* _JOB_
The required output is the exact run of lines from the line containing "bpy.data.objects.remove(obj)" to the line containing "THROAT_BLEND = 0.2", inclusive, and nothing besides.

** BEGIN DATA ENTRIES **

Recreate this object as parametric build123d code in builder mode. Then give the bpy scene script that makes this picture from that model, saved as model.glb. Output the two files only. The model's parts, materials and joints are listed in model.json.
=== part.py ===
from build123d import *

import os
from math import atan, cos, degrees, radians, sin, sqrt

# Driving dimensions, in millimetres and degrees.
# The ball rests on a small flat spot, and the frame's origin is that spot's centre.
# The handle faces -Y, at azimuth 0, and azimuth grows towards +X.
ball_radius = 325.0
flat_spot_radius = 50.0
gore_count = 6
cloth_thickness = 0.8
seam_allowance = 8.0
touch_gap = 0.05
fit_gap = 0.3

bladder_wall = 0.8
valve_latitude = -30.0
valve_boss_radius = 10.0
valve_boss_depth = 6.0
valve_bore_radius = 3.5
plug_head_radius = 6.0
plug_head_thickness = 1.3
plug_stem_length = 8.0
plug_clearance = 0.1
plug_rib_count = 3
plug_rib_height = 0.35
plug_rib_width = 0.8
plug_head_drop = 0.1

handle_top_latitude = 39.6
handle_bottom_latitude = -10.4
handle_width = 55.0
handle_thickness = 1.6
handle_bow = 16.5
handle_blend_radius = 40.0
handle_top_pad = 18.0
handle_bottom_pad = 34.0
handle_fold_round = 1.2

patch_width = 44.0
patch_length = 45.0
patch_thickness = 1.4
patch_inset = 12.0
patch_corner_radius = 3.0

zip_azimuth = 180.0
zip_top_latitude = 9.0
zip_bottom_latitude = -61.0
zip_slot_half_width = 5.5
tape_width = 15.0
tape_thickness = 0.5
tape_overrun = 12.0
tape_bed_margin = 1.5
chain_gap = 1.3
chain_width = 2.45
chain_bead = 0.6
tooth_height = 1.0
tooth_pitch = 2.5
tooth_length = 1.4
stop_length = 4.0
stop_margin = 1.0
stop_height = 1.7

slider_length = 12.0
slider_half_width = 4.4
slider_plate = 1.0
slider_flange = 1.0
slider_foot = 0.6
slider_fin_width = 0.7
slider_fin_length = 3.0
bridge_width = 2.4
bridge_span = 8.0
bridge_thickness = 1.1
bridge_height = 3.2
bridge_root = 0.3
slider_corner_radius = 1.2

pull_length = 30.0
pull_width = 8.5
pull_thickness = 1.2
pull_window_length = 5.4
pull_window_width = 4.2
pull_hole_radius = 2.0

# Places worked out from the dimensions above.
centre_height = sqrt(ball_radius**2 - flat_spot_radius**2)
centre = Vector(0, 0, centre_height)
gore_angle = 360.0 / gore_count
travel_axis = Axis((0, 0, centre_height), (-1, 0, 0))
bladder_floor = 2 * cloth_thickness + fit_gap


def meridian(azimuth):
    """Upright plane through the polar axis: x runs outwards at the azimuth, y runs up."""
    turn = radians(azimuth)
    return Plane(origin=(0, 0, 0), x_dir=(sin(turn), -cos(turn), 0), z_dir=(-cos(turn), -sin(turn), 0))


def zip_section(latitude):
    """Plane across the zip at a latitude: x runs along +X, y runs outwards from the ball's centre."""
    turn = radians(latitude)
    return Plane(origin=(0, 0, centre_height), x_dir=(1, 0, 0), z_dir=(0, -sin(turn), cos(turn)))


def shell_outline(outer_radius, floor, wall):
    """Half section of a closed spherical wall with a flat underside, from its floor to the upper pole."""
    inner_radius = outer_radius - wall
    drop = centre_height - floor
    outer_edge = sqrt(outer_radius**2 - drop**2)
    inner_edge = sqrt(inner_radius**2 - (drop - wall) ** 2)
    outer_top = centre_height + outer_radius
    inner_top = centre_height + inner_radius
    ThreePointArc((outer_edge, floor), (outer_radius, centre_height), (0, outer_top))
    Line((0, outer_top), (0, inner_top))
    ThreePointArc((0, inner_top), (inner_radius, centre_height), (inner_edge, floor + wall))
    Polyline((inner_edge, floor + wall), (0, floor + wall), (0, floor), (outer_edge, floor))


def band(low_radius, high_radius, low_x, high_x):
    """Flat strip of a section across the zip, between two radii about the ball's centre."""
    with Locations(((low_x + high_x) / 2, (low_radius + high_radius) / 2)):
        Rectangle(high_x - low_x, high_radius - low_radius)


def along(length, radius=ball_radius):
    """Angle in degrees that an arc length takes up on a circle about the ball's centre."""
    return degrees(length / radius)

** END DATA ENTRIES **
** BEGIN DATA ENTRIES **

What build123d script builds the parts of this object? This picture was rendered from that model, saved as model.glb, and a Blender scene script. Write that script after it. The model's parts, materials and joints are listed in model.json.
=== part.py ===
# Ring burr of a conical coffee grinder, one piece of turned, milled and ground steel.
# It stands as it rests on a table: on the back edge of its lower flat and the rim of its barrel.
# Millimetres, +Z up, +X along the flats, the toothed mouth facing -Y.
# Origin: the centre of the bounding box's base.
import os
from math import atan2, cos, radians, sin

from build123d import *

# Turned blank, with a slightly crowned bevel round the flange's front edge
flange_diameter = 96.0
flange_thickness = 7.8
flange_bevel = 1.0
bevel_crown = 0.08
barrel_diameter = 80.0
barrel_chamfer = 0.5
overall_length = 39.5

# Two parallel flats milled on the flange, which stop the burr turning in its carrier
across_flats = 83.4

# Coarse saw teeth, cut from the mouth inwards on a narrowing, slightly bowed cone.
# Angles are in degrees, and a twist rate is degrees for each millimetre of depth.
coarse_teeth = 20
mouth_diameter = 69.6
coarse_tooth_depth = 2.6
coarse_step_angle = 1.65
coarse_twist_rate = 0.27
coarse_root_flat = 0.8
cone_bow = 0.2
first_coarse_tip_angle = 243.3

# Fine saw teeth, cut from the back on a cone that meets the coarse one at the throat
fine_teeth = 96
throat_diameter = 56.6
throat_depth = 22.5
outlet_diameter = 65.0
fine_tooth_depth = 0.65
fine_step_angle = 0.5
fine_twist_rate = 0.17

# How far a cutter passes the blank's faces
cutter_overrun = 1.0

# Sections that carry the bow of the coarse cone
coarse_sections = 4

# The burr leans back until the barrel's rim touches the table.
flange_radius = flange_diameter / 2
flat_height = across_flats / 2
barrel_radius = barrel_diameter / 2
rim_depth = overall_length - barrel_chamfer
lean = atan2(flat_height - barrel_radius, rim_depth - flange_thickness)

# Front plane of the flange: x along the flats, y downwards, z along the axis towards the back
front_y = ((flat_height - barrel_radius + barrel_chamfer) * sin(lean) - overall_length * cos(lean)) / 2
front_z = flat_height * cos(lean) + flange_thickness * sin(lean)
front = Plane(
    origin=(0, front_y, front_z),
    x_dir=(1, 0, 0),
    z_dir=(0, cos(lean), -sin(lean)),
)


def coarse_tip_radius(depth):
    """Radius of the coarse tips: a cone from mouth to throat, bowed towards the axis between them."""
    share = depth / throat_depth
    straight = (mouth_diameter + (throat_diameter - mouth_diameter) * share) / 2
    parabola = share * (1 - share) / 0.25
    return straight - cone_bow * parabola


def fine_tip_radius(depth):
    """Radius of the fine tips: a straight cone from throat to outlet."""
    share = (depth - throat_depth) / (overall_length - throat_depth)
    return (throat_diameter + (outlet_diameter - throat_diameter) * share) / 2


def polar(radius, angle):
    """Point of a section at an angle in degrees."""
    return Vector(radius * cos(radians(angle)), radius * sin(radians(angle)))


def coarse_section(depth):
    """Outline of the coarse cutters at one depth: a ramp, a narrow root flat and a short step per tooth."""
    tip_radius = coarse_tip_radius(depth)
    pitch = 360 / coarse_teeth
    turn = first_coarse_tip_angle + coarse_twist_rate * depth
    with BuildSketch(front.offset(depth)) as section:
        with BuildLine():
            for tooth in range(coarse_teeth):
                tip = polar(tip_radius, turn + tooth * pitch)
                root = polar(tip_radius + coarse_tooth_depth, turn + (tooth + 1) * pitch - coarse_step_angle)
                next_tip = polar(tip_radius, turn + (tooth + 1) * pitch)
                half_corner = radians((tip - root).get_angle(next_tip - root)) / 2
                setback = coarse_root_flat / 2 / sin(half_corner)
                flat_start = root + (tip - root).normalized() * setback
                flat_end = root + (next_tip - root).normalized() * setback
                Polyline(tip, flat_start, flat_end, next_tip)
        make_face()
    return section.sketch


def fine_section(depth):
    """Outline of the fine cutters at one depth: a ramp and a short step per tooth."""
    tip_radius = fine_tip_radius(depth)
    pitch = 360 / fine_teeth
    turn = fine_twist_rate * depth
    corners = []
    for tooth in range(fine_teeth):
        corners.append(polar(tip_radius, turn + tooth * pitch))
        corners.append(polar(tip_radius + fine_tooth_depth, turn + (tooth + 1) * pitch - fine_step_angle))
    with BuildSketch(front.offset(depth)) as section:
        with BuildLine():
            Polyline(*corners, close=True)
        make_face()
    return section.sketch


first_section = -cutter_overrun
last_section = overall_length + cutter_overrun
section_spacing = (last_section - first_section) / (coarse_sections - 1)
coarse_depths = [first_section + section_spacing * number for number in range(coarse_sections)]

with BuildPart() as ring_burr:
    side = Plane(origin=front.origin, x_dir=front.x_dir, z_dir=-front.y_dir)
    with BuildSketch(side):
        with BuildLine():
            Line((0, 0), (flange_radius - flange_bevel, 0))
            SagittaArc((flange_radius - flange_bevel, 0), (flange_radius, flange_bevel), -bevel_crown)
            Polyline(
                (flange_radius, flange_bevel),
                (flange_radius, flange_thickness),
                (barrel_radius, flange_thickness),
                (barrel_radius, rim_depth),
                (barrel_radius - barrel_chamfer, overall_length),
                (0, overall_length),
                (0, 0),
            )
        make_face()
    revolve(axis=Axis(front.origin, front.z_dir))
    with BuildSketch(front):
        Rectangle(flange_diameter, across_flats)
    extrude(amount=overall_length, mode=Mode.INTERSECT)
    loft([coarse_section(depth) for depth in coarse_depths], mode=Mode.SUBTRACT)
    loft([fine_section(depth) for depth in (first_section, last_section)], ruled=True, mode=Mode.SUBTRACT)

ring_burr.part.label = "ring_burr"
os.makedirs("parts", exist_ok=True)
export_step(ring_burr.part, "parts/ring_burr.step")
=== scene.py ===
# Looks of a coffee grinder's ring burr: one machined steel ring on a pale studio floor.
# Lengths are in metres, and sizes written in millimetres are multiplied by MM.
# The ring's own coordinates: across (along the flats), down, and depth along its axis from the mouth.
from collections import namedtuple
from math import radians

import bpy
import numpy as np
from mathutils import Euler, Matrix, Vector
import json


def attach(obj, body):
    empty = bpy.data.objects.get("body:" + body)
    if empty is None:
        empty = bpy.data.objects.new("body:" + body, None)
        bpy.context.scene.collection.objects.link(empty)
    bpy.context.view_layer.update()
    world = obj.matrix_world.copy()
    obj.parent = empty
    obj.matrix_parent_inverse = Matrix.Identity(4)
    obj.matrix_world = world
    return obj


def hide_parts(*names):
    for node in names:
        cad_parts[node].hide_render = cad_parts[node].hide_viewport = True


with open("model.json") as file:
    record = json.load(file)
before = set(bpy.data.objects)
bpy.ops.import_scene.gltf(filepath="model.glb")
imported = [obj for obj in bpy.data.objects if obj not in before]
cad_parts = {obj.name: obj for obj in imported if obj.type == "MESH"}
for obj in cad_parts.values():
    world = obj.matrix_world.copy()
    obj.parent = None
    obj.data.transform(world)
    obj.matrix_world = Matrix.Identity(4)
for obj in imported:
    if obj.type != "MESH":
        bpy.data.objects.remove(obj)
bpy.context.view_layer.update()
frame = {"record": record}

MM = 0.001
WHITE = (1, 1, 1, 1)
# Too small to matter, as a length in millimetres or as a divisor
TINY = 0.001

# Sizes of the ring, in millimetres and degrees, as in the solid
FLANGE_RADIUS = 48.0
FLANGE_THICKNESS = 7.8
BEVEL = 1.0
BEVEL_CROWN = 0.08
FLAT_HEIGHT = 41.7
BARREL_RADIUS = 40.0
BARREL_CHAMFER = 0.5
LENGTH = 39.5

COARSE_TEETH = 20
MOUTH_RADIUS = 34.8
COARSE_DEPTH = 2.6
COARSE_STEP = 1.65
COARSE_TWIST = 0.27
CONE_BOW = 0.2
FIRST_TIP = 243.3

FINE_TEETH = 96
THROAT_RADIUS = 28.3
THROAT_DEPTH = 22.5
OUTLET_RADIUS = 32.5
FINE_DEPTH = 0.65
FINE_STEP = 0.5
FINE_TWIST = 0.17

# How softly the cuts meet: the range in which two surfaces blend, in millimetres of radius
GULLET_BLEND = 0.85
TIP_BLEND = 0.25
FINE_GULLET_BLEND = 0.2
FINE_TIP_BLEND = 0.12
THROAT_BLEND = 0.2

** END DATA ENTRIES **

* _COMPLETE OUTPUT_
        bpy.data.objects.remove(obj)
bpy.context.view_layer.update()
frame = {"record": record}

MM = 0.001
WHITE = (1, 1, 1, 1)
# Too small to matter, as a length in millimetres or as a divisor
TINY = 0.001

# Sizes of the ring, in millimetres and degrees, as in the solid
FLANGE_RADIUS = 48.0
FLANGE_THICKNESS = 7.8
BEVEL = 1.0
BEVEL_CROWN = 0.08
FLAT_HEIGHT = 41.7
BARREL_RADIUS = 40.0
BARREL_CHAMFER = 0.5
LENGTH = 39.5

COARSE_TEETH = 20
MOUTH_RADIUS = 34.8
COARSE_DEPTH = 2.6
COARSE_STEP = 1.65
COARSE_TWIST = 0.27
CONE_BOW = 0.2
FIRST_TIP = 243.3

FINE_TEETH = 96
THROAT_RADIUS = 28.3
THROAT_DEPTH = 22.5
OUTLET_RADIUS = 32.5
FINE_DEPTH = 0.65
FINE_STEP = 0.5
FINE_TWIST = 0.17

# How softly the cuts meet: the range in which two surfaces blend, in millimetres of radius
GULLET_BLEND = 0.85
TIP_BLEND = 0.25
FINE_GULLET_BLEND = 0.2
FINE_TIP_BLEND = 0.12
THROAT_BLEND = 0.2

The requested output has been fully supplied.